赤ちゃんが布団を蹴って布団からはみ出しているのは、暑がっているせいかもしれません。赤ちゃんの手足だけでなく、背中や肩を触ってみましょう。手足だけでなく、体全体がほてって熱くなっているときは、室温や湿度をもう一度チェックしたほうが安心です。

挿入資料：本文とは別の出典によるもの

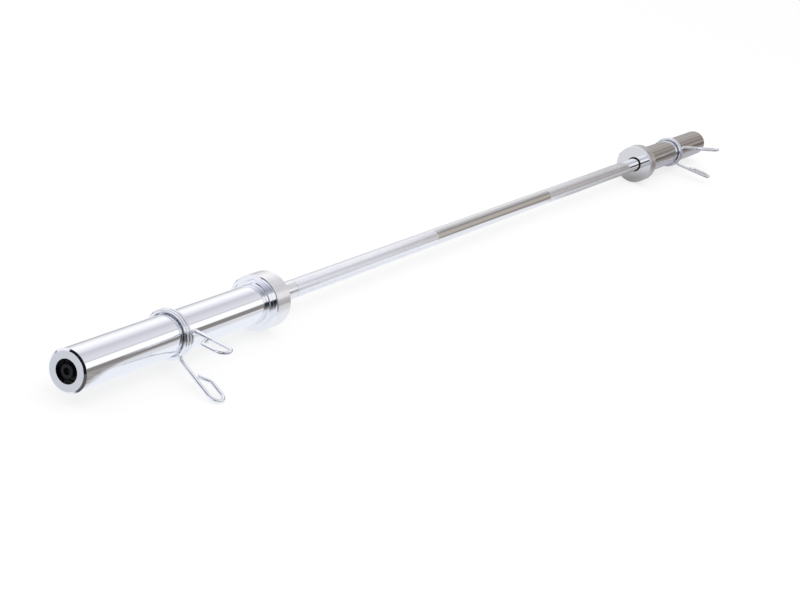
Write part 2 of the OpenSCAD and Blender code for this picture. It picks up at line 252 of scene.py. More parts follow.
class StageSizes(bpy.types.PropertyGroup):
    """The floor, the camera and the lamp."""

    floor_colour: colour("Floor colour", "Colour of the studio floor", "#FAFAFA")
    floor_size: length("Floor size", "Length and width of the floor", 40000)
    floor_drop: length("Floor drop", "Depth of the floor under the lowest piece", 0.01)
    camera_at: FloatVectorProperty(
        name="Camera position",
        description="Where the camera stands",
        default=(-2.42634, -0.85060, 0.77714),
        size=3,
        unit="LENGTH",
        subtype="TRANSLATION",
    )
    camera_turn: FloatVectorProperty(
        name="Camera turn",
        description="How the camera is turned",
        default=tuple(math.radians(a) for a in (68.3240, -17.5823, -61.6620)),
        size=3,
        unit="ROTATION",
        subtype="EULER",
    )
    camera_lens: FloatProperty(
        name="Camera lens", description="Focal length of the camera", default=74.18, min=1, unit="CAMERA"
    )
    lamp_at: FloatVectorProperty(
        name="Lamp position",
        description="Where the soft lamp hangs",
        default=(-0.3, -0.6, 2.2),
        size=3,
        unit="LENGTH",
        subtype="TRANSLATION",
    )
    lamp_tilt: FloatProperty(
        name="Lamp tilt",
        description="Tilt of the lamp towards the bar",
        default=-0.26,
        unit="ROTATION",
        subtype="ANGLE",
    )
    lamp_length: length("Lamp length", "Length of the lamp along the bar", 3000)
    lamp_width: length("Lamp width", "Width of the lamp across the bar", 1500)
    lamp_power: FloatProperty(
        name="Lamp power", description="Power of the lamp", default=14, min=0, unit="POWER"
    )


def deselect():
    """Leaves object mode with nothing selected."""
    if bpy.context.object and bpy.context.object.mode != "OBJECT":
        bpy.ops.object.mode_set(mode="OBJECT")
    bpy.ops.object.select_all(action="DESELECT")


def pick(piece):
    """Makes one piece the only selected one."""
    deselect()
    piece.select_set(True)
    bpy.context.view_layer.objects.active = piece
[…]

部屋の温度・湿度を確認しなおすとともに、赤ちゃんの服を調整することも考えてみましょう。パジャマや肌着の素材にも注意し、通気性と吸水性に優れ、さらっとした肌触りの服を選んであげましょう

寝ているときには靴下ははかせない

寝ているときには靴下ははかせない

赤ちゃんは布団の外に両手を出して、ばんざいの状態で寝ていることがよくあります。赤ちゃんは手の皮膚から熱を逃がして体温を調節していますので、赤ちゃんの手を無理やり布団の中に入れる必要はありません。

足先も同様で、赤ちゃんは寒い冬でも無意識に布団から足を出しています。このとき、足が冷えて風邪を引くのでは?と無理やり靴下をはかせることはお勧めできません。赤ちゃんの手足の先は体温調節にとって非常に重要な働きを果たしています。寝ているときに赤ちゃんの手足に靴下や手袋をはめないようにしましょう。

寝汗対策グッズを利用する

寝汗対策グッズを利用する

赤ちゃんの背中に装着できる汗取りパッドやガーゼなどの便利な育児アイテムを利用してみましょう。赤ちゃんがぐっすり寝入っているにも関わらず、汗をかくたびにその都度着替えをさせるのは、お母さんにとっても赤ちゃんにとっても大変な作業。

赤ちゃんの背中の部分に入れられる汗取りパッドなら、肌着まですべて脱がせて着替えさせる必要がありません。

赤ちゃんの汗をふき取る

赤ちゃんの汗をふき取る

背中や肩の汗は、ガーゼやタオルをシーツの上に置くなどの工夫でなんとかなりますが、赤ちゃんの額や頭の汗は面倒でもお母さんが丁寧にふき取ってあげるようにしましょう。

赤ちゃんを寝かせる前にガーゼやタオルを枕もとに用意しておくと便利です。額や頭が濡れてしまったときには、柔らかいガーゼでそっとふき取るようにします。

まとめ

赤ちゃんの寝汗が気になるときに知っておきたいさまざまな情報をご紹介しました。発汗作用や体温調節機能がまだ未熟な赤ちゃんは、周囲の環境による影響を受けやすく、ちょっとした気温の変化で体が急激に冷えたり、熱っぽくなったりします。

寝ているときでも汗をたくさんかくのは、体温を一定に保つように体温調節中枢がはたらいているせい。寝汗をかくのはいわば体にとって必要なことですが、赤ちゃんの寝汗をそのままにしておくと、風邪を引いたり、あせもや痒みの原因になりかねません。赤ちゃんがたくさん寝汗をかく原因や仕組みをしっかり理解し、寝汗対策を万全にしてあげましょう。